┌────────
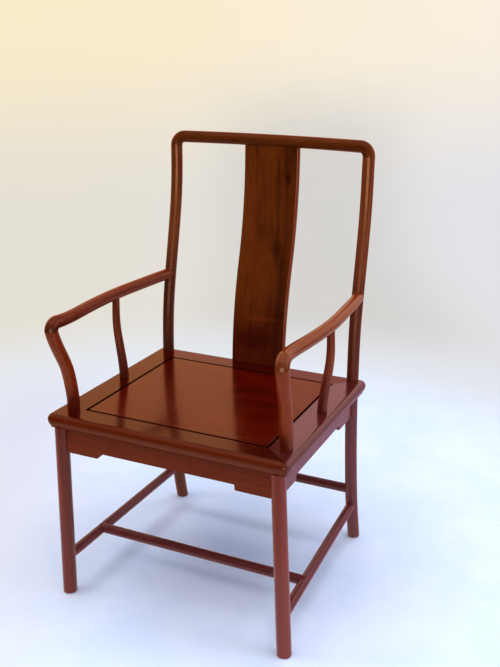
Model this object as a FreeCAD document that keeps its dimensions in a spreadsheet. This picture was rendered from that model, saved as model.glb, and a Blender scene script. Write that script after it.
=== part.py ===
import FreeCAD, Part
import math
import os
import re
import Sketcher

# Southern official's hat armchair in solid hardwood, joined without screws.
# Frame: X to the sitter's left, -Y to the front, +Z up, origin on the floor under the middle of the chair.
# Everything is in millimetres. Right-hand pieces lie at +X, and each is mirrored to make its left-hand twin.

# Driving sizes
SIZES = {
    # seat frame
    "seat_height": 466,
    "seat_width": 572,
    "seat_depth": 514,
    "rail_thickness": 30,
    "front_rail_width": 57,
    "rear_rail_width": 64,
    "side_rail_width": 65.5,
    "seat_corner_ease": 1.6,
    "edge_shoulder": 12.4,
    "edge_drop": 12.7,
    "edge_inset": 6,
    "edge_bead": 2.5,
    "mitre_tenon_height": 8,
    "mitre_tenon_cover": 6,
    "mitre_tenon_end_wall": 17,
    "front_mitre_tenon_width": 26,
    "rear_mitre_tenon_width": 14,
    "mitre_tenon_root": 40,
    "mitre_tenon_wall": 12,
    # floating seat panel and its battens
    "panel_thickness": 14,
    "panel_gap": 6.2,
    "panel_tongue": 6,
    "panel_bite": 7,
    "panel_arris": 0.8,
    "batten_width": 26,
    "batten_depth": 14,
    "batten_offset": 110,
    "dovetail_depth": 4,
    "dovetail_flare": 2.5,
    "batten_tenon_length": 10,
    "batten_tenon_height": 8,
    "batten_tenon_width": 16,
    # rear legs, each one piece with the post of the back
    "rear_leg_side_inset": 31.4,
    "rear_leg_inset": 20.5,
    "rear_foot_radius": 15.8,
    "post_radius": 14.4,
    "leg_kick": 73,
    "kick_run_over": 40,
    "rear_leg_splay": 2,
    "post_toe_in": 3.9,
    "post_straight_foot": 66,
    "post_straight_head": 54,
    "post_rake": 51.5,
    "foot_easing": 2.5,
    # front legs
    "front_leg_side_inset": 28.7,
    "front_leg_inset": 19.5,
    "front_leg_radius": 15.5,
    "front_foot_radius": 16.4,
    "front_leg_splay": 16.5,
    "front_leg_tuck": 19,
    "leg_tenon_radius": 9,
    "leg_tenon_length": 14,
    # crest rail
    "crest_rise": 552,
    "crest_throat": 7.6,
    "crest_bow": 25.5,
    "post_tenon_radius": 7,
    "post_tenon_length": 12,
    # splat
    "splat_width": 141,
    "splat_thickness": 15,
    "splat_offset": 11.5,
    "splat_straight_foot": 5,
    "splat_straight_head": 52,
    "splat_tongue": 10,
    "splat_shoulder": 4,
    "splat_arris": 2.5,
    # arm posts with their gooseneck curve
    "neck_side_inset": 30.8,
    "neck_inset": 64,
    "neck_reach": 53,
    "neck_flare": 8.4,
    "neck_base_radius": 14,
    "elbow_radius": 14.4,
    "neck_tenon_radius": 8,
    "neck_tenon_length": 20,
    "elbow_tenon_radius": 7,
    "elbow_tenon_length": 10,
    # armrests
    "arm_height": 206.5,
    "elbow_throat": 2.1,
    "elbow_turn": 9,
    "arm_radius": 13.8,
    "arm_bow": 14,
    "arm_tenon_radius": 6,
    "arm_tenon_length": 22,
    # side posts, curved like a sickle
    "side_post_side_inset": 30.5,
    "side_post_inset": 275,
    "side_post_flare": 15,
    "side_post_lean": 4,
    "side_post_base_radius": 11.3,
    "side_post_top_radius": 8.5,
    "side_post_tenon_radius": 6,
    "side_post_tenon_length": 18,
    "side_post_top_tenon_radius": 4.5,
    # aprons
    "apron_height": 46.5,
    "apron_thickness": 18,
    "front_apron_setback": 17,
    "side_apron_setback": 25.6,
    "rear_apron_setback": 11,
    "bracket_length": 89.5,
    "side_rear_bracket_length": 101,
    "ogee_round": 4.5,
    "ogee_rise": 5.5,
    "ogee_hollow": 3,
    "apron_tongue_height": 6,
    "apron_tongue_width": 8,
    "apron_tongue_end": 42,
    "apron_tenon_width": 8,
    "apron_tenon_height": 26,
    "apron_tenon_wall": 4,
    # stretchers
    "side_stretcher_front_height": 97.5,
    "side_stretcher_rear_height": 107,
    "rear_stretcher_height": 154.8,
    "cross_stretcher_inset": 168,
    "cross_stretcher_rise": 3,
    "stretcher_radius": 11.7,
    "stretcher_tenon_radius": 6,
    "stretcher_tenon_stop": 4,
    "cross_tenon_stop": 3,
    # play between a tenon and its mortise, on each side and at its end
    "fit_clearance": 0.1,
    "end_clearance": 0.5,
}

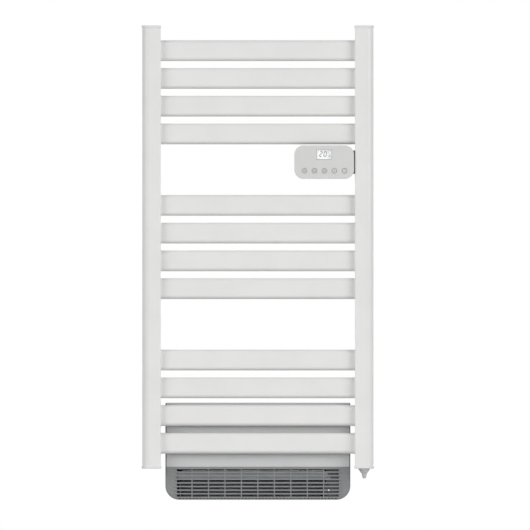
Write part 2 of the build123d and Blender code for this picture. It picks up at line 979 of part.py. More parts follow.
tray_front = panel_back + tray_side_gap
tray_back = case_inner_back - tray_side_gap
tray_right = blower_right + sheet


def dust_filter():
    """Filter tray: a frame round a coarse mesh, with a slot in its end for a finger nail."""
    tray = box((-fan_half, tray_right), (tray_front, tray_back), (tray_bottom, tray_top))
    inside_x = (-fan_half + tray_end_block, tray_right - tray_border)
    inside_y = (tray_front + tray_border, tray_back - tray_border)
    tray -= box(inside_x, inside_y, (tray_bottom + tray_mesh, tray_top))
    cell_x = (inside_x[1] - inside_x[0]) / tray_columns
    cell_y = (inside_y[1] - inside_y[0]) / tray_rows
    hole = Rectangle(cell_x - tray_web, cell_y - tray_web)
    holes = Sketch() + GridLocations(cell_x, cell_y, tray_columns, tray_rows) * hole
    middle = (sum(inside_x) / 2, sum(inside_y) / 2)
    tray -= along_z(holes, (tray_bottom, tray_bottom + tray_mesh), middle[0], middle[1])
    height = (tray_bottom + tray_top) / 2
    return tray - box(
        (-fan_half, -fan_half + nail_slot_depth),
        (middle[1] - nail_slot_length / 2, middle[1] + nail_slot_length / 2),
        (height - nail_slot_height / 2, height + nail_slot_height / 2),
    )


def front_panel():
    """Pale cover behind the two lowest bars, between the cheeks of the case."""
    side = fan_half - case_wall - panel_fit
    panel = box((-side, side), (panel_front, panel_back), (panel_bottom, fan_top))
    panel = fillet(panel.edges().group_by(Axis.Y)[0], panel_edge)
    for x, z in hanger_places():
        hole = Circle(bar_screw_radius + screw_slack)
        panel -= along_y(hole, (panel_front, panel_back), x, z)
    return panel


def slot_row_height(row):
    """Middle of a row of outlet slots, counted from the top."""
    return panel_bottom - slot_first - row * slot_pitch


def outlet_screw_place():
    """Small screw in the middle of a web between two slots, in X and Z."""
    return blower_right + sheet + outlet_screw_x, slot_row_height(outlet_screw_web - 0.5)


def grille_slots():
    """Rows of slots, parted by upright ribs."""
    half = fan_half - slot_margin
    rows = Sketch()
    for row in range(slot_rows):
        z = slot_row_height(row)
        rows += rectangle((-half, half), (z - slot_height / 2, z + slot_height / 2))
    for rib in range(rib_count):
        x = (rib - (rib_count - 1) / 2) * rib_pitch
        rows -= rectangle((x - rib_width / 2, x + rib_width / 2), (fan_bottom, panel_bottom))
    return along_y(rows, (panel_front, panel_front + case_wall))


def slot_run_outs():
    """Shallow ramps that carry each slot out to the face at both ends."""
    half = fan_half - slot_margin
    ramp = make_face(Polyline(
        (half, panel_front),
        (half + slot_run_out, panel_front),
        (half, panel_front + case_wall),
        close=True,
    ))
    cuts = []
    for row in range(slot_rows):
        z = slot_row_height(row)
        wedge = along_z(ramp, (z - slot_height / 2, z + slot_height / 2))
        cuts += [wedge, to_left(wedge)]
    return cuts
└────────
Goal:
What is needed is an exact copy of the lines from the start of the listing through the line where "# Everything is" sits, please, both end lines included and nothing more.

The response:
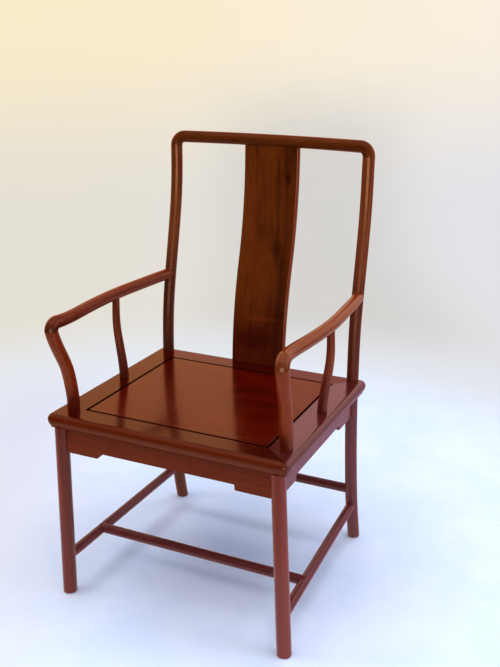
Model this object as a FreeCAD document that keeps its dimensions in a spreadsheet. This picture was rendered from that model, saved as model.glb, and a Blender scene script. Write that script after it.
=== part.py ===
import FreeCAD, Part
import math
import os
import re
import Sketcher

# Southern official's hat armchair in solid hardwood, joined without screws.
# Frame: X to the sitter's left, -Y to the front, +Z up, origin on the floor under the middle of the chair.
# Everything is in millimetres. Right-hand pieces lie at +X, and each is mirrored to make its left-hand twin.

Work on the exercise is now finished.